- **Stored rows**
----
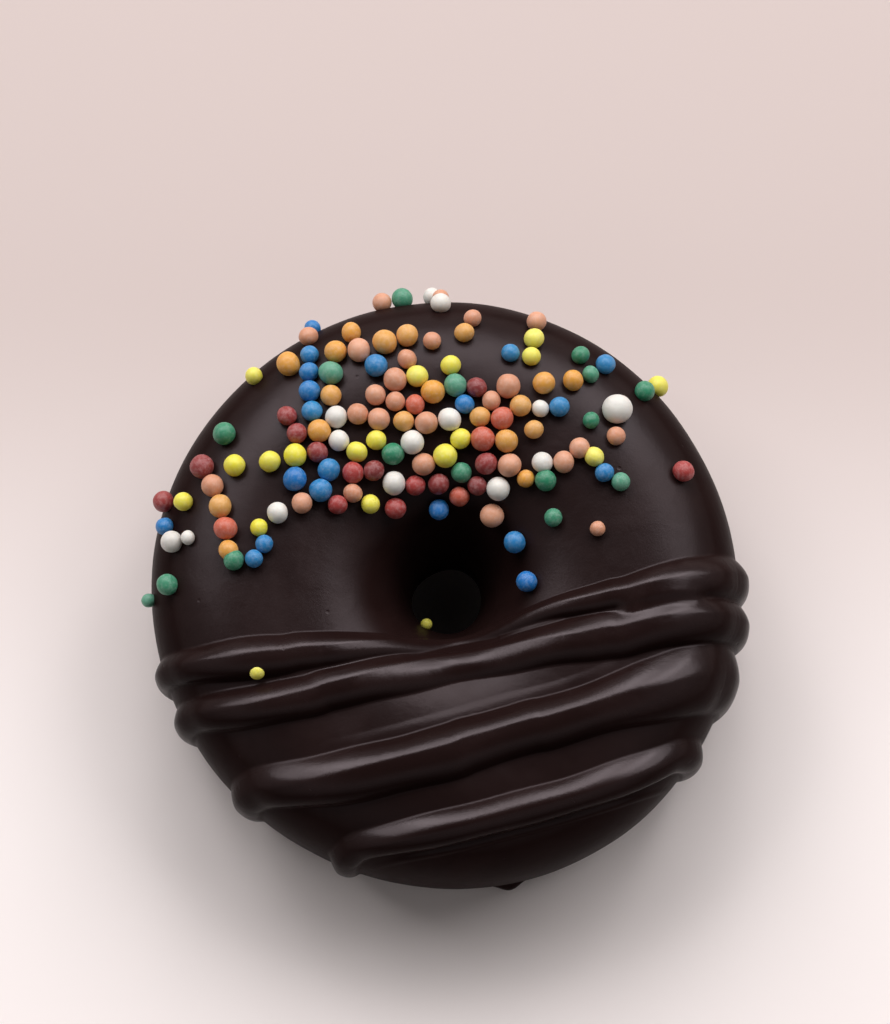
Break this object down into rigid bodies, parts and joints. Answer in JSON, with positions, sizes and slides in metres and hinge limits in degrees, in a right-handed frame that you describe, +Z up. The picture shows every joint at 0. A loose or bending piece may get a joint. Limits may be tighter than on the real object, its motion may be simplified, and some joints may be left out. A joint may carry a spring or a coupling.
{
  "type": "mini doughnut",
  "caption": "Ring-shaped mini doughnut coated in dark chocolate, with thick piped chocolate lines over one half and small round sugar sprinkles over the other.",
  "frame": {"origin": "centre of the footprint, on the surface the doughnut lies on", "axes": "+Z up, along the axis of the doughnut's hole; -Y towards the half with the piped lines, +Y towards the half with the sprinkles"},
  "size_m": [0.0575, 0.0568, 0.0213],
  "materials": {
    "dark_chocolate": "satin dark chocolate"
  },
  "bodies": {
    "root": {"doughnut": "dark_chocolate"}
  },
  "joints": []
}
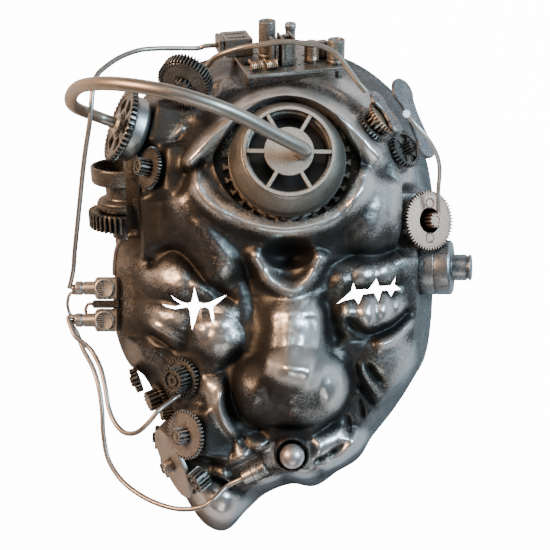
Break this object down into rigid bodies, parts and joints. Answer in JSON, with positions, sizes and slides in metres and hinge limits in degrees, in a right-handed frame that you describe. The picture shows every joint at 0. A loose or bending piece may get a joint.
----
- **Stated goal**
Return all of the above records exactly, leaving no line out.

- **Exercise result**
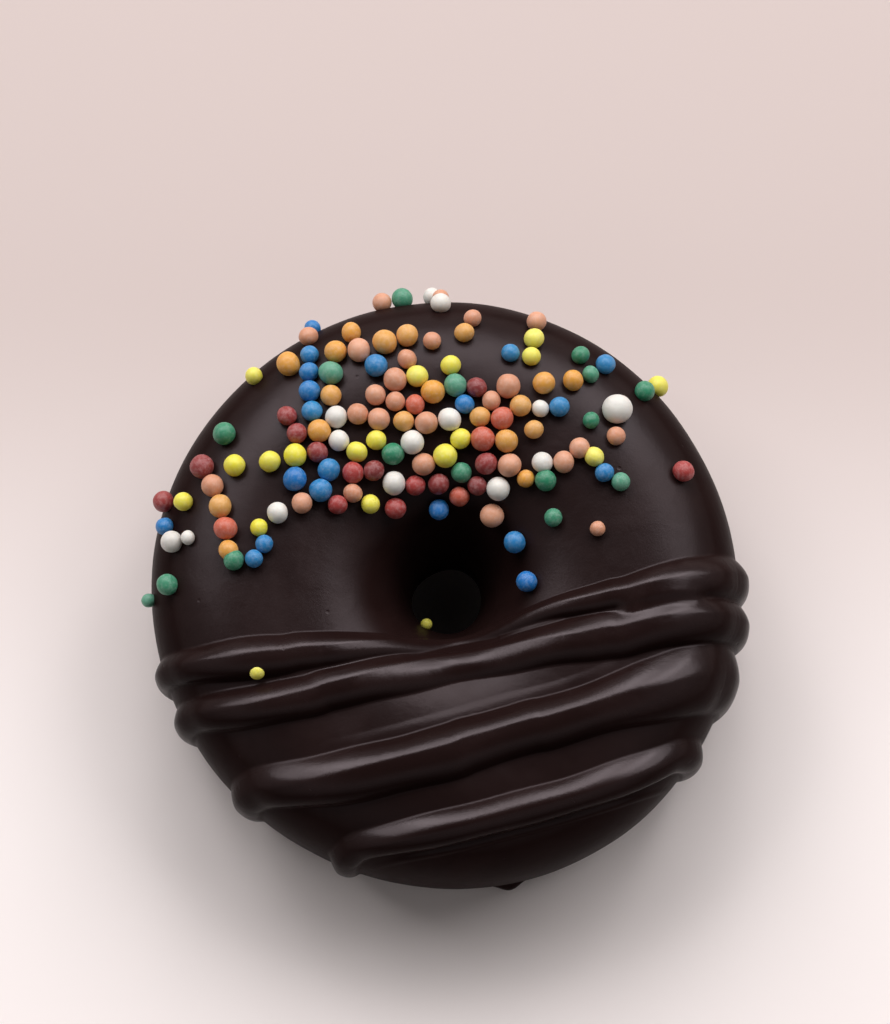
Break this object down into rigid bodies, parts and joints. Answer in JSON, with positions, sizes and slides in metres and hinge limits in degrees, in a right-handed frame that you describe, +Z up. The picture shows every joint at 0. A loose or bending piece may get a joint. Limits may be tighter than on the real object, its motion may be simplified, and some joints may be left out. A joint may carry a spring or a coupling.
{
  "type": "mini doughnut",
  "caption": "Ring-shaped mini doughnut coated in dark chocolate, with thick piped chocolate lines over one half and small round sugar sprinkles over the other.",
  "frame": {"origin": "centre of the footprint, on the surface the doughnut lies on", "axes": "+Z up, along the axis of the doughnut's hole; -Y towards the half with the piped lines, +Y towards the half with the sprinkles"},
  "size_m": [0.0575, 0.0568, 0.0213],
  "materials": {
    "dark_chocolate": "satin dark chocolate"
  },
  "bodies": {
    "root": {"doughnut": "dark_chocolate"}
  },
  "joints": []
}
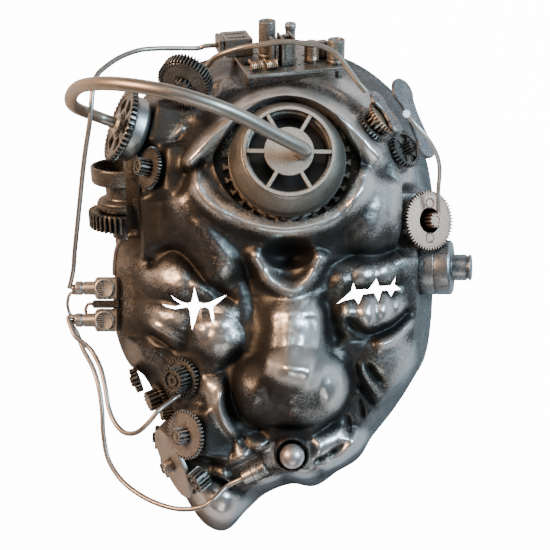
Break this object down into rigid bodies, parts and joints. Answer in JSON, with positions, sizes and slides in metres and hinge limits in degrees, in a right-handed frame that you describe. The picture shows every joint at 0. A loose or bending piece may get a joint.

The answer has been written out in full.